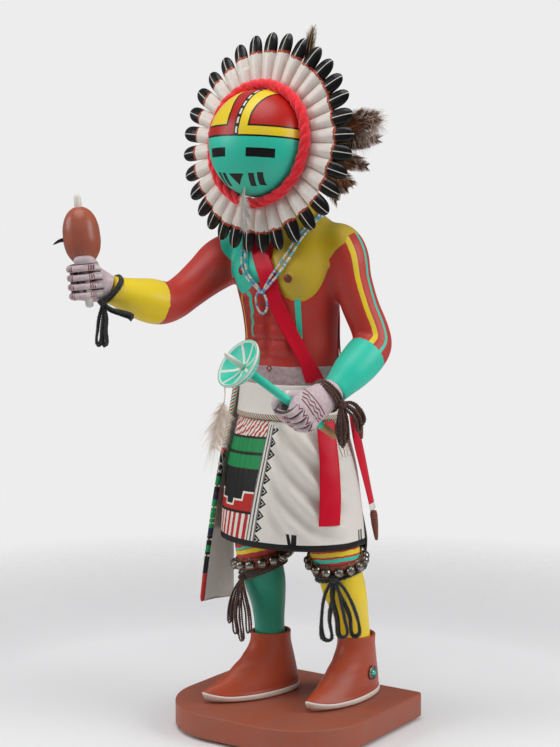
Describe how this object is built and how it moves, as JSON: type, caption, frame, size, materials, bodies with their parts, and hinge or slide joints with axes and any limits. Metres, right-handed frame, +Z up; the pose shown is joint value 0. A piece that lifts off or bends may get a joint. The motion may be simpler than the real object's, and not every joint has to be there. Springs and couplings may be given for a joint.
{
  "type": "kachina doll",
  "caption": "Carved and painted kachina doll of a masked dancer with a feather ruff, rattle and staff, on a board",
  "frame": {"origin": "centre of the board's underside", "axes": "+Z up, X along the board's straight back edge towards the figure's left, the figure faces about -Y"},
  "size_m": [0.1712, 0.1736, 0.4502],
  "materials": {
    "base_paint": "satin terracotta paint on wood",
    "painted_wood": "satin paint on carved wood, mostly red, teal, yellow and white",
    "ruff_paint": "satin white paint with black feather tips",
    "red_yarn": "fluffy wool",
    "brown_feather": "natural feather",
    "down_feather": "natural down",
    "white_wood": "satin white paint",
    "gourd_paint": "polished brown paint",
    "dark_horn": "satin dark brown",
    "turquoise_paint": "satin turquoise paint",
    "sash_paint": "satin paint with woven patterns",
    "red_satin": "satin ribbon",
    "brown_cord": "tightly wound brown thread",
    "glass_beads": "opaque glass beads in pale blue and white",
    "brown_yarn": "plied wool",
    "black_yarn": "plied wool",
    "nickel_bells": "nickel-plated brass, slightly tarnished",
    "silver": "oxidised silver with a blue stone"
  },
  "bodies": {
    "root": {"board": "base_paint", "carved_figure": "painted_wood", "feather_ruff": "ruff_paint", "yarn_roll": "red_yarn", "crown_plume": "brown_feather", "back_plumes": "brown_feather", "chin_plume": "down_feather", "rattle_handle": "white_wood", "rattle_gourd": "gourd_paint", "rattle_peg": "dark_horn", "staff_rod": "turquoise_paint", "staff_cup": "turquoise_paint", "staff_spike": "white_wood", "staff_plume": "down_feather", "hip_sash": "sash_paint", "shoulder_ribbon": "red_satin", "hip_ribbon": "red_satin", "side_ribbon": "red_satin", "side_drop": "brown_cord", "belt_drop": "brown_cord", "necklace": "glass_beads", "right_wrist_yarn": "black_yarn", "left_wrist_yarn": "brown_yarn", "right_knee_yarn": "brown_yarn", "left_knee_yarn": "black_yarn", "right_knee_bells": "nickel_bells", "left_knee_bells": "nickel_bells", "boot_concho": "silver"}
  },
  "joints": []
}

▶ **Exercise objective**
Filter for "with". Return all lines that hold it.

▶ **The result**
Describe how this object is built and how it moves, as JSON: type, caption, frame, size, materials, bodies with their parts, and hinge or slide joints with axes and any limits. Metres, right-handed frame, +Z up; the pose shown is joint value 0. A piece that lifts off or bends may get a joint. The motion may be simpler than the real object's, and not every joint has to be there. Springs and couplings may be given for a joint.
  "caption": "Carved and painted kachina doll of a masked dancer with a feather ruff, rattle and staff, on a board",
    "ruff_paint": "satin white paint with black feather tips",
    "sash_paint": "satin paint with woven patterns",
    "silver": "oxidised silver with a blue stone"